When Blair  says they spoke with Israelis — he’s not sure — it was probably to assess how long the operation would last and what effect it would have on American and British interests.  We don’t know if Iraq came up at all in the talks with the Israelis, if such talks took place. (I doubt that Israel’s leaders would have wanted to discuss Iraq at that time, or that Blair and Bush would have wanted to bring it up.)

Further down in the testimony, Blair notes that in their joint press conference, Israel came up first as a discrete issue:

At the press conference that President Bush and I gave afterwards, we talked about — I think Israel actually came up first, but then we went on to Iraq and President Bush says: "The Prime Minister and I, of course, talked about Iraq. We both recognised the danger of a man who is willing to kill his own people and harbouring and developing weapons of mass destruction."

At that press conference, Bush called on Israel to end the operation "without delay."

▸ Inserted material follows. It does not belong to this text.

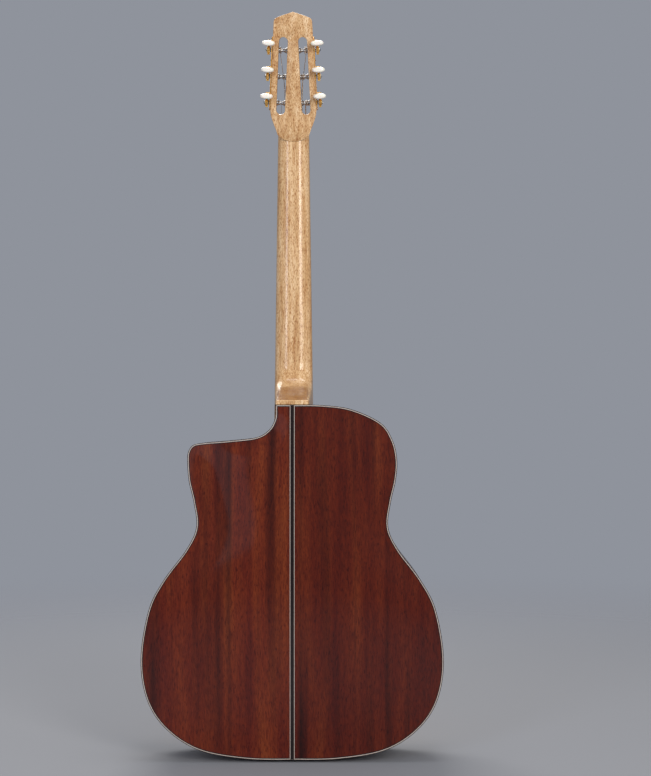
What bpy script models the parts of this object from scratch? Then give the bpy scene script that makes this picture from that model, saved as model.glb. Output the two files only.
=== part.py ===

What this testimony suggests, if anything, is that the leaders saw Israel not as a partner in invading Iraq, not as a pretext for invading Iraq, not even as one of many pretexts for invading Iraq but as a possible complicating factor. I’m not even sure this is the case — Blair never actually links Iraq and Israel in his mind; the very quote Walt pulls, in fact, distinguishes the topics: The conversation had "less to do" with Iraq or the Middle East because of Israel’s actions in the West Bank.

Moreover, his interlocutor, Baroness Prashar, understands his testimony about the meeting as describing "general discussions in terms of getting views across to each other, trying to understand and establish a rapport and a relationship."

Walt does not, or refuses to. That distinction is unimportant: This kind of reach, which has become endemic to his work on Israel and the pro-Israel lobby, disqualifies him as serious on this matter.